— Start of WORKING DATA —
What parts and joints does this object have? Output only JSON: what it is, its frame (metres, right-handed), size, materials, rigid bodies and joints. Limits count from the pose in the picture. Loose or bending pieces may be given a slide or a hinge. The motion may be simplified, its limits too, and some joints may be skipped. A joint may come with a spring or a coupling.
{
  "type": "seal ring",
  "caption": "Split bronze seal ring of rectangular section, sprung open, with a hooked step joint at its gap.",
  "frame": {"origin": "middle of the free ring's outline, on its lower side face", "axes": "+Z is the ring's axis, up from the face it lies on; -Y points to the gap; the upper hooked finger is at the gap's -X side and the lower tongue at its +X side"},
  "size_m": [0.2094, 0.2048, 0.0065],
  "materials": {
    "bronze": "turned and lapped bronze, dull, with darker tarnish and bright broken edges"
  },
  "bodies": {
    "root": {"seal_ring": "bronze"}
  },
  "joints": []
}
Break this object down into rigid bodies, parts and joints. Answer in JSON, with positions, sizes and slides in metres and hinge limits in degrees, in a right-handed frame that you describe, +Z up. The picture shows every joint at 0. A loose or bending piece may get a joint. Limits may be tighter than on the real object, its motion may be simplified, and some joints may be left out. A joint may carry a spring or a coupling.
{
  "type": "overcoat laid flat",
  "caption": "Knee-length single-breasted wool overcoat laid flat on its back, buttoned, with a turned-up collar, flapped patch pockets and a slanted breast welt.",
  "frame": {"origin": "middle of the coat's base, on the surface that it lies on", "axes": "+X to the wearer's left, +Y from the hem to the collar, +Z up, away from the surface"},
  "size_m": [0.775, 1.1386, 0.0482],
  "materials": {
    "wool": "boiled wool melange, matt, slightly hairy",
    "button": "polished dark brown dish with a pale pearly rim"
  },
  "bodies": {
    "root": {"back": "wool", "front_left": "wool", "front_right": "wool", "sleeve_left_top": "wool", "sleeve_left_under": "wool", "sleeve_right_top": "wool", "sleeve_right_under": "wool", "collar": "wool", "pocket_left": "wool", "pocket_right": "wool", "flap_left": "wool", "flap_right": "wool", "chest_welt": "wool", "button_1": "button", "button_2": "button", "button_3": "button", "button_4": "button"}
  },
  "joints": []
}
— End of WORKING DATA —
**REQUIREMENT**
Print every line of the records exactly. Omit nothing.

**FULL OUTPUT**
What parts and joints does this object have? Output only JSON: what it is, its frame (metres, right-handed), size, materials, rigid bodies and joints. Limits count from the pose in the picture. Loose or bending pieces may be given a slide or a hinge. The motion may be simplified, its limits too, and some joints may be skipped. A joint may come with a spring or a coupling.
{
  "type": "seal ring",
  "caption": "Split bronze seal ring of rectangular section, sprung open, with a hooked step joint at its gap.",
  "frame": {"origin": "middle of the free ring's outline, on its lower side face", "axes": "+Z is the ring's axis, up from the face it lies on; -Y points to the gap; the upper hooked finger is at the gap's -X side and the lower tongue at its +X side"},
  "size_m": [0.2094, 0.2048, 0.0065],
  "materials": {
    "bronze": "turned and lapped bronze, dull, with darker tarnish and bright broken edges"
  },
  "bodies": {
    "root": {"seal_ring": "bronze"}
  },
  "joints": []
}
Break this object down into rigid bodies, parts and joints. Answer in JSON, with positions, sizes and slides in metres and hinge limits in degrees, in a right-handed frame that you describe, +Z up. The picture shows every joint at 0. A loose or bending piece may get a joint. Limits may be tighter than on the real object, its motion may be simplified, and some joints may be left out. A joint may carry a spring or a coupling.
{
  "type": "overcoat laid flat",
  "caption": "Knee-length single-breasted wool overcoat laid flat on its back, buttoned, with a turned-up collar, flapped patch pockets and a slanted breast welt.",
  "frame": {"origin": "middle of the coat's base, on the surface that it lies on", "axes": "+X to the wearer's left, +Y from the hem to the collar, +Z up, away from the surface"},
  "size_m": [0.775, 1.1386, 0.0482],
  "materials": {
    "wool": "boiled wool melange, matt, slightly hairy",
    "button": "polished dark brown dish with a pale pearly rim"
  },
  "bodies": {
    "root": {"back": "wool", "front_left": "wool", "front_right": "wool", "sleeve_left_top": "wool", "sleeve_left_under": "wool", "sleeve_right_top": "wool", "sleeve_right_under": "wool", "collar": "wool", "pocket_left": "wool", "pocket_right": "wool", "flap_left": "wool", "flap_right": "wool", "chest_welt": "wool", "button_1": "button", "button_2": "button", "button_3": "button", "button_4": "button"}
  },
  "joints": []
}